Now she will be facing off against Michelle Caruso-Cabrera, a former CNBC television journalist, today in New York’s primary election.

Ms Caurso-Cabrera, a registered Republican until 2015, has called the democratic socialist a “polarising, divisive force” in her bid to unseat the incumbent.

As a member of the House Democrat’s “squad” -- which includes Ilhan Omar of Minnesota, Ayanna Pressley of Massachusetts, and Rashida Tlaib of Michigan -- Ms Ocasio-Cortez caused waves within her party for her more progressive and outspoken views, leading to public spats between herself and Speaker Nancy Pelosi.

But Ms Pelosi has since endorsed the re-election of Ms Ocasio-Cortez over other challengers like Ms Caurso-Cabrera.

In an effort to curb the national fame surrounding Ms Ocasio-Cortez, the former CNBC journalist and fiscal conservative has accused the politician of being “MIA” in New York’s 14th congressional district, which covers areas of Queens and the Bronx.

The congresswoman “wants to be a national star,” Ms Cauros-Cabera said in an interview with CNN. “I want to be a congresswoman for the people of the Bronx and Queens.”

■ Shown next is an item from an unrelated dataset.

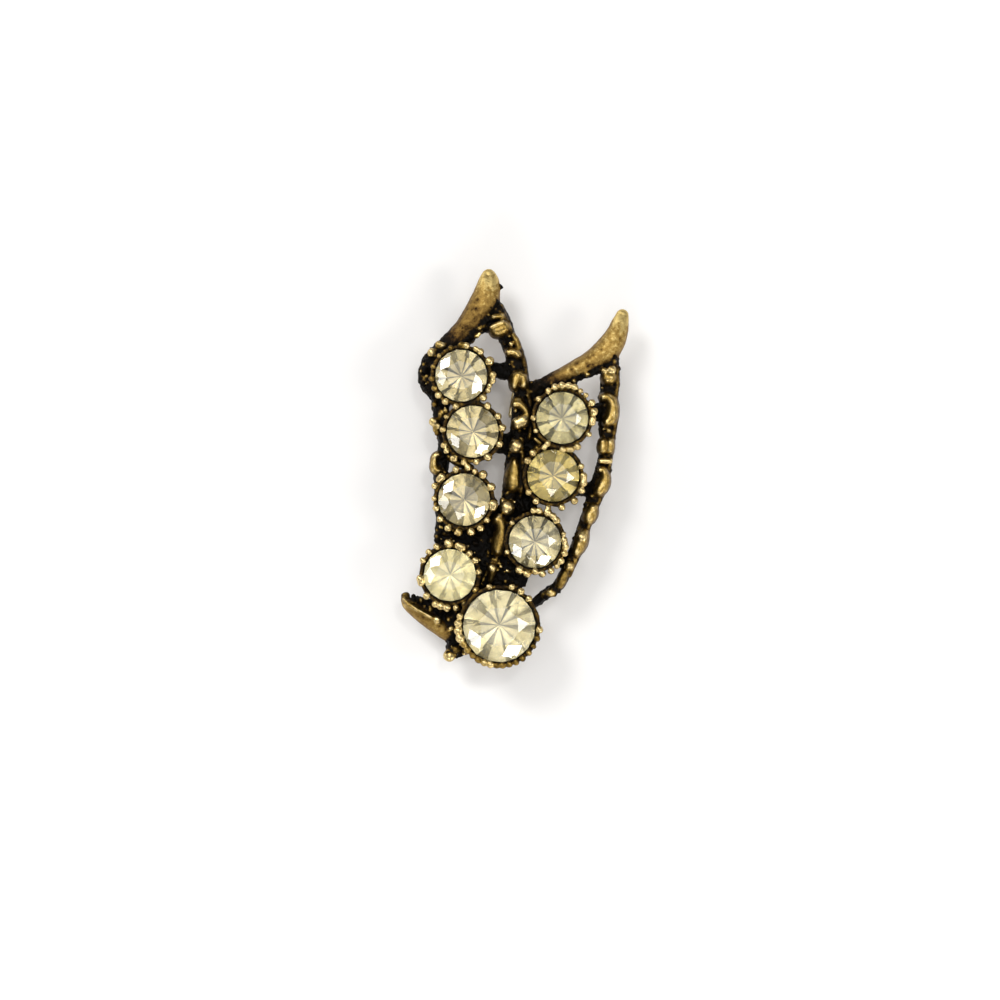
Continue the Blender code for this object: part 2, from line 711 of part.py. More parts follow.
def place_on_base(root, parts):
    """Moves the brooch so that its box stands on the origin, centred in X and Y."""
    bpy.context.view_layer.update()
    graph = bpy.context.evaluated_depsgraph_get()
    corners = []
    for part in parts.objects:
        solid = part.evaluated_get(graph)
        corners += [part.matrix_world @ vertex.co for vertex in solid.data.vertices]
    low = Vector([min(corner[axis] for corner in corners) for axis in range(3)])
    high = Vector([max(corner[axis] for corner in corners) for axis in range(3)])
    root.location = Vector((-(low.x + high.x) / 2, -(low.y + high.y) / 2, -low.z))


def main():
    clear_scene()
    parts = collection("lingerie_pin")
    forms = collection("cast_forms", hidden=True)
    cuts = collection("pockets", hidden=True)
    shanks = collection("studs", hidden=True)
    heads = collection("stud_heads", hidden=True)
    plate_forms = collection("plate_forms", hidden=True)
    plate_cuts = collection("plate_cuts", hidden=True)
    wire = collection("wire", hidden=True)
    root = bpy.data.objects.new("lingerie_pin", None)
    bpy.context.scene.collection.objects.link(root)
    gold = material("antique_gold", (0.50, 0.36, 0.13), 0.35, 1.0)
    glass = material("foiled_glass", (0.72, 0.70, 0.52), 0.05, 0.0)
    plated = material("pin_metal", (0.55, 0.47, 0.30), 0.3, 1.0)

    stones = all_stones()
    build_bars(forms, root)
    build_relief(forms, root)
    for stone in stones:
        build_cup(stone, forms, root)
        build_bead_ring(stone, stones, forms, root)
        build_pocket(stone, cuts, root)
        build_stone(stone, parts, root, glass)
    build_studs(shanks, heads, root)

    spine = bmesh.new()
    middle = Vector((0.0, 0.0, (WEB_H - UNDERCUT) / 2))
    add_block(spine, Vector((SPINE_W, PLATE_L * SPINE_SHARE, WEB_H + UNDERCUT)), middle)
    casting = on_plate_line(add_object("casting", spine, parts, root, gold))
    below = bmesh.new()
    reach = 20 * PITCH
    add_block(below, Vector((reach, reach, OVERSHOOT)), Vector((0.0, 0.0, -OVERSHOOT / 2)))
    back_plane = add_object("back_plane", below, bpy.context.scene.collection, root)
    combine(casting, "UNION", forms)
    combine(casting, "DIFFERENCE", back_plane)
    combine(casting, "UNION", shanks)
    combine(casting, "UNION", heads)
    combine(casting, "DIFFERENCE", cuts)
    build_pin_back(parts, plate_forms, plate_cuts, wire, root, plated)
    place_on_base(root, parts)


main()
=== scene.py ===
"""The finished look of a small antique-gold brooch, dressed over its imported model.

The casting is built as one signed distance field: bars, cups, beads and crumbs of metal melt into each
other as they do in a cast piece, and the surface is then drawn round it. The sizes below are in
millimetres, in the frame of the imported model, with +Z up. A mesh is turned into metres when it is made.
"""

import math
from collections import namedtuple

import bmesh
import bpy
import numpy as np
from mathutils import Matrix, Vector


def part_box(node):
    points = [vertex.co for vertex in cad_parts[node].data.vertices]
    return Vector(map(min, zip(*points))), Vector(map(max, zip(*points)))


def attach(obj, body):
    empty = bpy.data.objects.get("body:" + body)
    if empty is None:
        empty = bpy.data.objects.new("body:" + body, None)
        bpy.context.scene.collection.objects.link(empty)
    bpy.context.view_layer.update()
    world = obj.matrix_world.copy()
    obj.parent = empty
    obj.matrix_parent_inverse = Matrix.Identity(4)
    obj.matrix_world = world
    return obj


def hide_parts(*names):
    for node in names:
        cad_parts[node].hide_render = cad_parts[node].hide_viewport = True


METRE = 0.001
SEED = 7

# Grid steps of the two fields
SPRAY_STEP = 0.085
PIN_STEP = 0.1

# The plan: distance between two stones' middles, the photograph's scale and middle, and where stone_1 lies
PITCH = 5.14
PX_PER_MM = 11.1
MIDDLE_PX = (515.5, 470.0)
STONE_1_PLACE = (-0.95, 1.65)

# Height of the casting's back above the floor, and heights from there
BACK_Z = 3.65
UNDERCUT = 0.4
RIB_TOP = 1.35
RELIEF_TOP = 2.2
RELIEF_ROOT = 0.5

# Raised work: how much wider than read it is built, how deep, and its gold
RELIEF_SPREAD = 1.78
BALL_SPREAD = 1.2
BEAD_SPREAD = 1.14
BEAD_CHANGE = 0.28
ROUND_STROKE = 1.2
STALK_OVER = 1.3
STALK_SHARE = 0.8
RELIEF_GILD = 0.67
RELIEF_SATIN = 0.15
RELIEF_POWER = 2.2
BALL_SATIN = 0.1

# Cups and stones
STONE_D = 4.7
LARGE_STONE_D = 6.5
STONE_FIT = 0.07
SEAT_FIT = 0.12
CUP_WALL = 0.36
RIM_DROP = 0.16
CUP_FLOOR = 0.4
SEAT_MARGIN = 0.3
CUP_TAPER = 0.94

# Beads close to a stone are lifted over the rim, and those that lie out stand on prongs
BEAD_LIFT = 0.10
PRONG_OUT = 0.5
PRONG_SHARE = 0.36
PRONG_L = 1.6
PRONG_TAPER = 0.7

# The cut of the stones, as shares of their diameter and radius, and the wedges of their foil
CROWN_SHARE = 0.17
GIRDLE_SHARE = 0.05
PAVILION_SHARE = 0.42
TABLE_SHARE = 0.56
CROWN_BREAK_SHARE = 0.82
CUT_SIDES = 8
WEDGES = 10
NARROW_DEG = 6.0
NARROW_CHANGE = (0.6, 1.5)
WEDGE_STRAY_DEG = 5.0

# How far neighbouring forms melt into each other
MELT = 0.28
BEAD_MELT = 0.08
RELIEF_MELT = 0.14
BALL_MELT = 0.16
FLANK_MELT = 0.12
PIT_MELT = 0.08
SEAT_MELT = 0.06

# Rounding of the back's edges, how deep its dull gold reaches, and the distance in empty space
BACK_ROUND = 0.3
BACK_GOLD_DEPTH = 0.3
FAR = 5.0

# A bar's underside against its top, how far its lifted tip reaches, and how far below its foot it ends
UNDERSIDE_SHARE = 0.4
TIP_SHARE = 0.5
TIP_CUT_SHARE = 0.3

# Grain of the cast skin: its depth on gold, what is added where it is dark, and how fast gold ends that
FINE_GRAIN = (0.006, 0.034)
COARSE_GRAIN = (0.008, 0.03)
DARK_FADE = 2.0

# How often the surface is eased, to take out the grid's steps
EASE_PASSES = 2

# Wear of the gold: how far round a place is looked at, in grid steps, and what flat metal, edges, high
# places and ridges show of their gilding
NEAR_CELLS = 2
WIDE_CELLS = 7
WEAR_FLAT = 0.55
WEAR_EDGE = 1.1
WEAR_FROM = 0.35
WEAR_MOST = 0.75
WEAR_HIGH = 0.7
HIGH_MOST = 0.3
WEAR_RIDGE = 0.5
RIDGE_GILD = 0.1
RIDGE_FROM = 0.1
RIDGE_MOST = 0.3

# Wear of a steep face, which satin gold and a look upwards raise, and its least. Depth of a hollow
STEEP = 0.46
STEEP_SATIN = 0.20
STEEP_FACING = 0.80
STEEP_LEAST = 0.18
STEEP_LEAST_SATIN = 0.22
HOLLOW_NEAR = 2.2
HOLLOW_WIDE = 1.2

# Boxes of the two fields
SPRAY_BOX = ((-10.7, -18.5, 1.9), (10.7, 18.5, 8.0))
PIN_BOX = ((-4.6, -13.6, -0.4), (4.6, 8.4, 3.8))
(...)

When responding to these claims, Ms Ocasio-Cortez said: “Really, it just makes the person sound tone deaf because if you think I’m not around, the person who’s not around is you, because you don’t see us and we’re everywhere.”

Points raised against Ms Ocasio-Cortez’s re-election include the congresswoman hindering plans for Amazon to build its second headquarters.

Ms Cauros-Cabrera also found support for her campaign from deep-pocket backers like Wall Street bankers and investors, all of whom understand the district will likely stay blue in the general election but want someone more moderate compared to the democratic socialist.

Donors including Blackstone’s Stephen Schwarzman, Silver Lake Partners’ Glenn Hutchins, Firebird Capital’s James Passin, and David Solomon of Goldman Sachs announced their support for Ms Caruso-Cabrera by donating to her campaign.

In total, the challenger, 53, has raised more than $2m in funding from a variety of bankers, lawyers, investors, and executives as she works to unseat Ms Ocasio-Cortez, 30.

“I’m pro-choice, I’m pro-same sex marriage, I’m very pro-immigrant, I am centrist for sure,” Ms Caruso-Cabrera said during a recent interview when describing her platform.

The efforts made by the centralist’s campaign have been notable, but the public support she’s gained in recent weeks will unlikely be enough to unseat Ms Ocasio-Cortez, whose grassroots movement has remained strong due to her name recognition and backing of prominent progressive politicians like Vermont Senator Bernie Sanders.

Thus far, Ms Ocasio-Cortez’s campaign has raised an astounding $10.5m for her re-election efforts.

To further help her lead, the New York Times recently endorsed the politician, stating “she helped build a national progressive movement, becoming a leading voice on climate change, income inequality and racist policing.”

Her platform, though arguably not always focused on the local level, has helped Ms Ocasio-Cortez hold her lead among voters within the New York’s 14th congressional district – a lead she won’t likely lose as voters head to the polls.